Maybe Modern Sounds in Country and Western Music isn’t as novel an album as it seems. Maybe it’s a declaration of capture and takeover and occupation. No Ray Charles album before it used that title—Modern Sounds—but here he was, declaring that the songs of loss and heartbreak could now be sung by him just as well as any white man. This was the sound of the time, the sound of 1962, the sound of all the genres and borders and barriers vanishing.

 

3.

Ray Charles stakes his claim to the whites’ music, and it becomes a hit. I heard a tape while crossing the country, between the chapters of my life, and the way I thought about music changed. Normally, I think we overestimate the power of music; for all the emotional effects it has on us, it doesn’t save lives, and it doesn’t change the world.
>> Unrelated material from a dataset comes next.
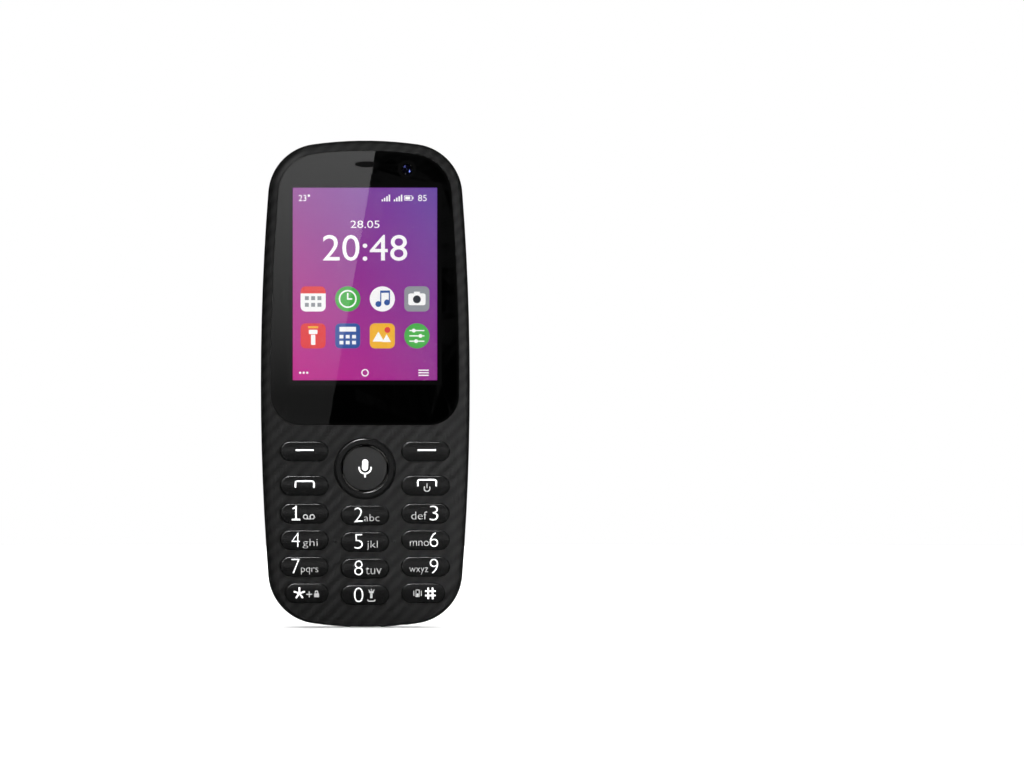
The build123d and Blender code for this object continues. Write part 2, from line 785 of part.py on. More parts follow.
def keypad_mat():
    """A silicone web with a foot all round; the key posts pass through it."""
    reach = block(0, mat_top - length / 2, width, length, mat_front_y - overrun, board_front_y)
    web = plate(mat_inset, mat_front_y, mat_back_y) & reach
    rim_bottom = board_front_y - dome_film
    rim = plate(mat_inset, mat_back_y, rim_bottom) & reach
    inner_z = mat_top - mat_rim - length / 2
    inner_reach = block(0, inner_z, width, length, mat_front_y - overrun, board_front_y)
    rim -= plate(mat_inset + mat_rim, mat_back_y - fit, rim_bottom + fit) & inner_reach
    mat = web + rim
    for name, x, z, size_x in keys:
        mat -= disc(x, z, key_post_radius + mat_hole_gap, mat_front_y - fit, mat_back_y + fit)
    mat -= disc(0, nav_z, nav_room_radius, mat_front_y - fit, rim_bottom + fit)
    for x, z in screws:
        mat -= disc(x, z, boss_foot_radius + slip, mat_front_y - fit, rim_bottom + fit)
    for x, z in dome_places:
        mat -= disc(x, z, dome_radius + mat_hole_gap, mat_back_y, rim_bottom + fit)
    return mat


def dome_cap(x, z):
    """A shallow metal dome under one key."""
    ball_radius = (dome_radius ** 2 + dome_height ** 2) / (2 * dome_height)
    ball = Pos(x, dome_top_y + ball_radius, z) * Sphere(ball_radius)
    return ball & disc(x, z, 2 * dome_radius, dome_top_y - fit, dome_top_y + dome_height + dome_film / 2)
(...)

We live in an era where it’s easier than ever to hear music—no more tracking down a copy in an out-of-the-way store. Music should no longer spur possessiveness, the dark side of fandom, the idea that the music that we hear somehow belongs to us, and no one else can have it. Yet it still does; from country to hip-hop to punk, debates over who is allowed into that space still burn. For some reason, we’re still invested in keeping those fences up.

Music can’t change the world, but every song is an invitation into a space for a few minutes. In 1962, Ray Charles recorded an album of country and western music, saying, in effect, I belong here, too. In 1998, I heard 45 minutes of carefully chosen songs on a tape and stepped into that space as well. And now, in a time when we’re talking about borders and what they mean, about who can step across that line and who can’t, about people suffering for their attempts to access a space that others think belong to them and them alone, we might listen to an album, a song, a note held in the air, realize what fools we’ve been, and see once more.